3D code data
____
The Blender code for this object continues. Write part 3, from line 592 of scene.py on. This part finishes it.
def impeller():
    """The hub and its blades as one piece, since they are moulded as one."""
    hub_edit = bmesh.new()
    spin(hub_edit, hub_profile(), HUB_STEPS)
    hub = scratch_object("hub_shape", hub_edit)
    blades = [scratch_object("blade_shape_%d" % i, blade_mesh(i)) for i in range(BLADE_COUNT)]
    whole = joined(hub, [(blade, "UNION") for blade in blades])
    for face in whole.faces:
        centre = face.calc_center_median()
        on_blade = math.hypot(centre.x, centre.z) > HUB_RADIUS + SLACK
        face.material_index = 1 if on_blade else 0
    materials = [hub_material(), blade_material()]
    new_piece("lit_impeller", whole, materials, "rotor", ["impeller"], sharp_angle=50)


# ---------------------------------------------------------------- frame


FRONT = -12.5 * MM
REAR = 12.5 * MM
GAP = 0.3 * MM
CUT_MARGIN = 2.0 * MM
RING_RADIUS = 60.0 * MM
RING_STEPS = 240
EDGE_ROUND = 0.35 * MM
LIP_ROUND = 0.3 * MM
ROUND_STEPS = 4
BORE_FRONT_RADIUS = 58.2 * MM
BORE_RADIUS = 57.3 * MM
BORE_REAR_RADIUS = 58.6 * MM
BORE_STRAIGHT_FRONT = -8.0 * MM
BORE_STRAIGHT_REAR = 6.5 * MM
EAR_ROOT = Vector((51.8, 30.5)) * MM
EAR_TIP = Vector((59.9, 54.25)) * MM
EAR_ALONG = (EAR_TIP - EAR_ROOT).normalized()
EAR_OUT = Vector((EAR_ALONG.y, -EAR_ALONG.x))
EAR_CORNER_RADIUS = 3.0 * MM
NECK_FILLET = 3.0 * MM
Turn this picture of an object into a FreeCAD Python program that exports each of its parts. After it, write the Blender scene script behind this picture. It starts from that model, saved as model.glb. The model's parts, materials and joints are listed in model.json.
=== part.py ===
____
> _WHAT YOU WILL DO_: Give back exactly the lines beginning at the one with "Turn this picture" and ending at the final line of the material; both boundary lines belong in it.

> _ANSWER IN FULL_:
Turn this picture of an object into a FreeCAD Python program that exports each of its parts. After it, write the Blender scene script behind this picture. It starts from that model, saved as model.glb. The model's parts, materials and joints are listed in model.json.
=== part.py ===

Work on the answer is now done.